Recorded information:
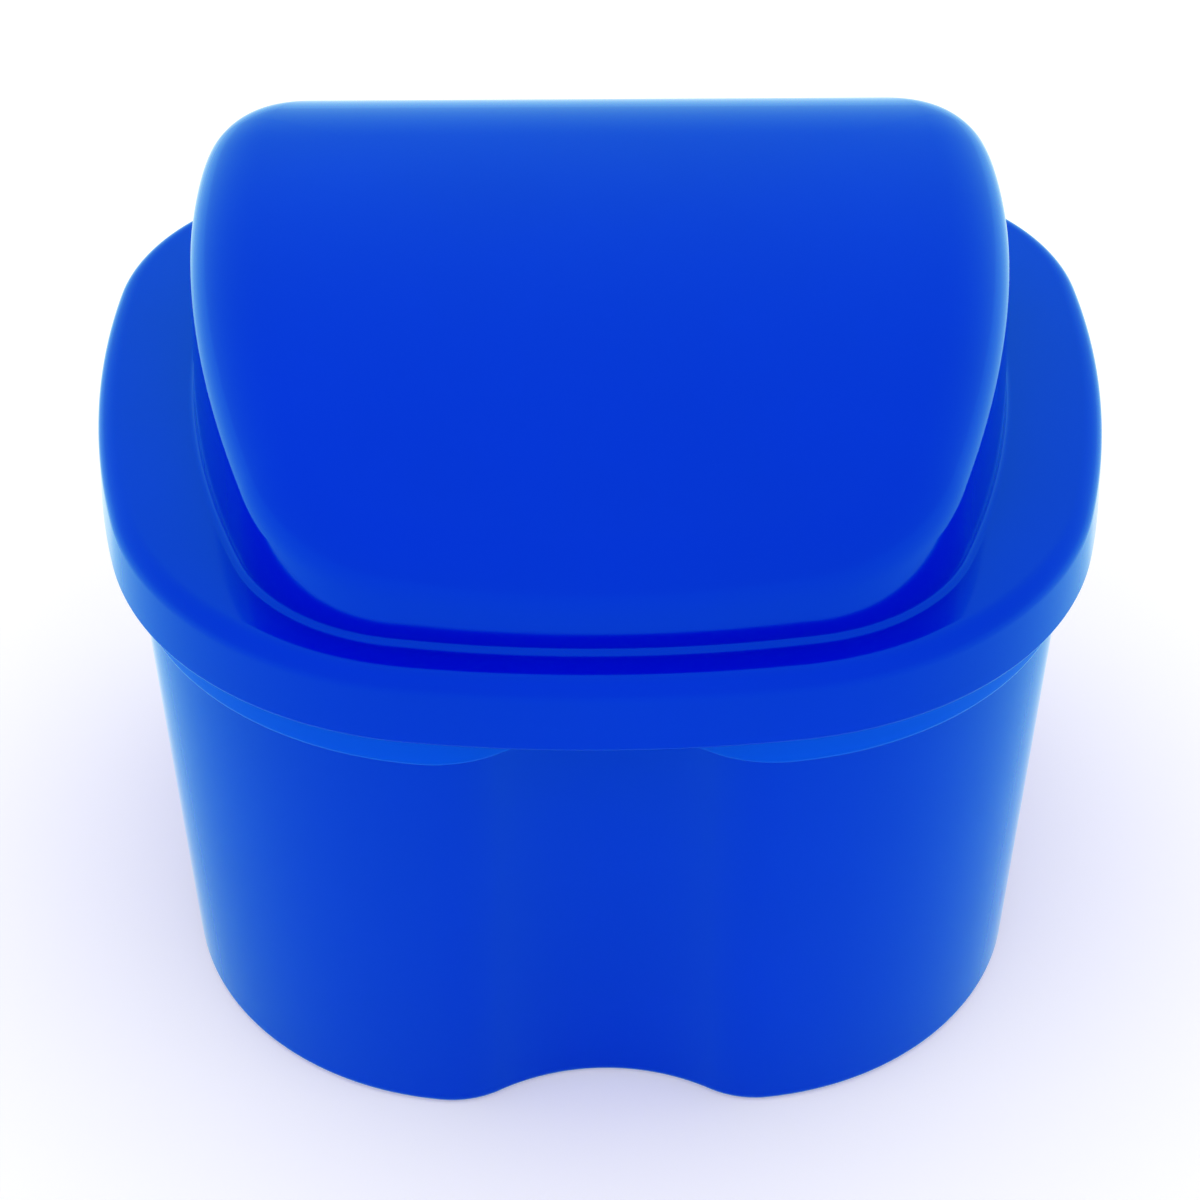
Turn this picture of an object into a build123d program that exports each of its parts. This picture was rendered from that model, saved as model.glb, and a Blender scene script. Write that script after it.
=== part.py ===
from build123d import *
import math
import os

# Denture bath: a cup, a strainer basket that hangs in its mouth on a clip-in handle,
# and a lift-off lid whose high dome clears the handle.
# Millimetres. X is the width, -Y the front with the thumb notch, +Z up.
# The origin is on the ground, under the middle of the lid.

# ---- lid: the plate that closes the cup, and the skirt round its edge ----
lid_half_width = 45.3
lid_reach = 40.1            # from the origin to the front and to the back edge
lid_widest_y = 10.5
lid_side_radius = 102.0
lid_nose_radius = 114.0
lid_tail_radius = 240.0
lid_nose_land = 0.35        # arc left between the thumb notch's lobes and the front corners
lid_back_corner_run = 19.9  # across, from the widest place to where the back arc starts
lid_wall = 1.6
lid_edge_radius = 1.2
plate_top = 53.8
skirt_height = 6.6
skirt_wall = 1.1
skirt_flare = 3.4           # degrees, opening downwards
skirt_edge_chamfer = 0.3

# ---- dome of the lid ----
dome_side_shelf = 8.6       # plate left beside, in front of and behind the dome
dome_front_shelf = 3.9
dome_back_shelf = 7.6
dome_widest_y = 9.5
dome_side_radius = 89.0
dome_nose_radius = 99.0
dome_tail_radius = 150.0
dome_front_corner_run = 19.5
dome_back_corner_run = 13.8
dome_draft = 3.1            # degrees
dome_crest_y = 12.8
dome_height = 72.8          # crest above the ground
roof_front_fall = 0.626     # share of the dome's rise that the roof falls to its front and back
roof_back_fall = 0.495
roof_edge_radius = 6.2
dome_foot_radius = 0.6

# ---- cup ----
cup_wall = 1.6
cup_floor = 1.8
cup_draft = 2.2             # degrees
collar_reveal = 3.6         # collar left showing under the lid's skirt
collar_step = 0.6
skirt_gap = 0.3             # between the lid's skirt and the cup's collar
cup_foot_radius = 0.9
cup_inner_radius = 2.5
foot_width = 3.0
foot_recess = 0.7
ledge_depth = 1.6           # rebate in the mouth that carries the basket
ledge_width = 1.0

# ---- thumb notch down the front of the cup, measured at the ground ----
notch_depth = 4.7
notch_radius = 18.7
notch_lobe_radius = 8.5

# ---- strainer basket ----
basket_wall = 1.2
basket_flange = 1.3
basket_gap = 0.35           # flange to the rebate, all round
basket_floor_height = 8.0   # underside of the basket above the ground
basket_draft = 5.0          # degrees
basket_corner_radius = 3.0
slot_width = 3.6
slot_sill = 6.8             # from the basket's floor up to its wall slots
slot_head = 10.6            # from the wall slots up to the flange
slot_pitch = 9.5
slot_steps = 2              # slots each side of the middle one, front and back
floor_slot_steps = 3
floor_slot_margin = 4.0     # from the floor's outline to the ends of its slots
floor_rib = 4.0             # left across the middle of the floor
slot_clear_of_socket = 12.0

# ---- clip-in handle of the basket ----
handle_y = 2.0
handle_width = 9.0
handle_thickness = 2.4
handle_head_gap = 2.0       # to the dome's crest and sides, inside
handle_side_gap = 2.9
handle_corner = 9.0
handle_edge_chamfer = 0.5
socket_wall = 1.5
socket_depth = 9.0
socket_drop = 9.2           # socket tops below the lid's plate
socket_gap = 0.05
leg_rise = 2.0              # straight leg above its socket
shoulder_gap = 0.2          # from the top of the shoulders to the lid's plate
shoulder_radius = 3.0


def draft_shift(height, degrees):
    """How far a drafted wall moves sideways over a height."""
    return height * math.tan(math.radians(degrees))


def arc_radius(run, drop):
    """Radius of an arc that is level at one end and falls by drop over its run."""
    return (run**2 + drop**2) / (2 * drop)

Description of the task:
Print only the lines from the top of the data above down to the line holding "dome_foot_radius = 0.6", inclusive.

Answer to the exercise:
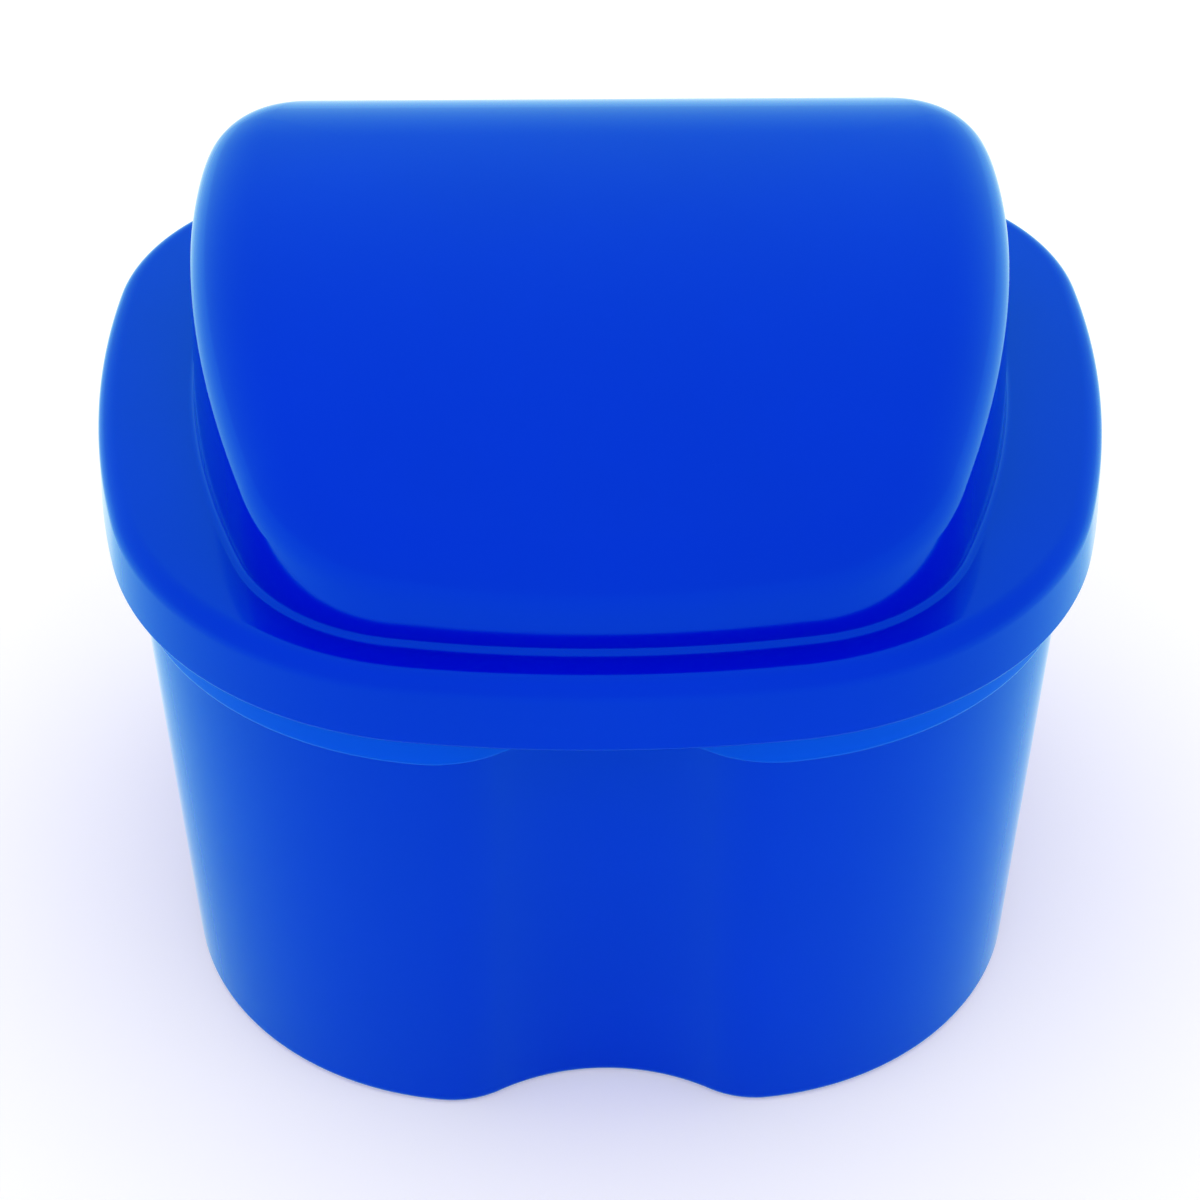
Turn this picture of an object into a build123d program that exports each of its parts. This picture was rendered from that model, saved as model.glb, and a Blender scene script. Write that script after it.
=== part.py ===
from build123d import *
import math
import os

# Denture bath: a cup, a strainer basket that hangs in its mouth on a clip-in handle,
# and a lift-off lid whose high dome clears the handle.
# Millimetres. X is the width, -Y the front with the thumb notch, +Z up.
# The origin is on the ground, under the middle of the lid.

# ---- lid: the plate that closes the cup, and the skirt round its edge ----
lid_half_width = 45.3
lid_reach = 40.1            # from the origin to the front and to the back edge
lid_widest_y = 10.5
lid_side_radius = 102.0
lid_nose_radius = 114.0
lid_tail_radius = 240.0
lid_nose_land = 0.35        # arc left between the thumb notch's lobes and the front corners
lid_back_corner_run = 19.9  # across, from the widest place to where the back arc starts
lid_wall = 1.6
lid_edge_radius = 1.2
plate_top = 53.8
skirt_height = 6.6
skirt_wall = 1.1
skirt_flare = 3.4           # degrees, opening downwards
skirt_edge_chamfer = 0.3

# ---- dome of the lid ----
dome_side_shelf = 8.6       # plate left beside, in front of and behind the dome
dome_front_shelf = 3.9
dome_back_shelf = 7.6
dome_widest_y = 9.5
dome_side_radius = 89.0
dome_nose_radius = 99.0
dome_tail_radius = 150.0
dome_front_corner_run = 19.5
dome_back_corner_run = 13.8
dome_draft = 3.1            # degrees
dome_crest_y = 12.8
dome_height = 72.8          # crest above the ground
roof_front_fall = 0.626     # share of the dome's rise that the roof falls to its front and back
roof_back_fall = 0.495
roof_edge_radius = 6.2
dome_foot_radius = 0.6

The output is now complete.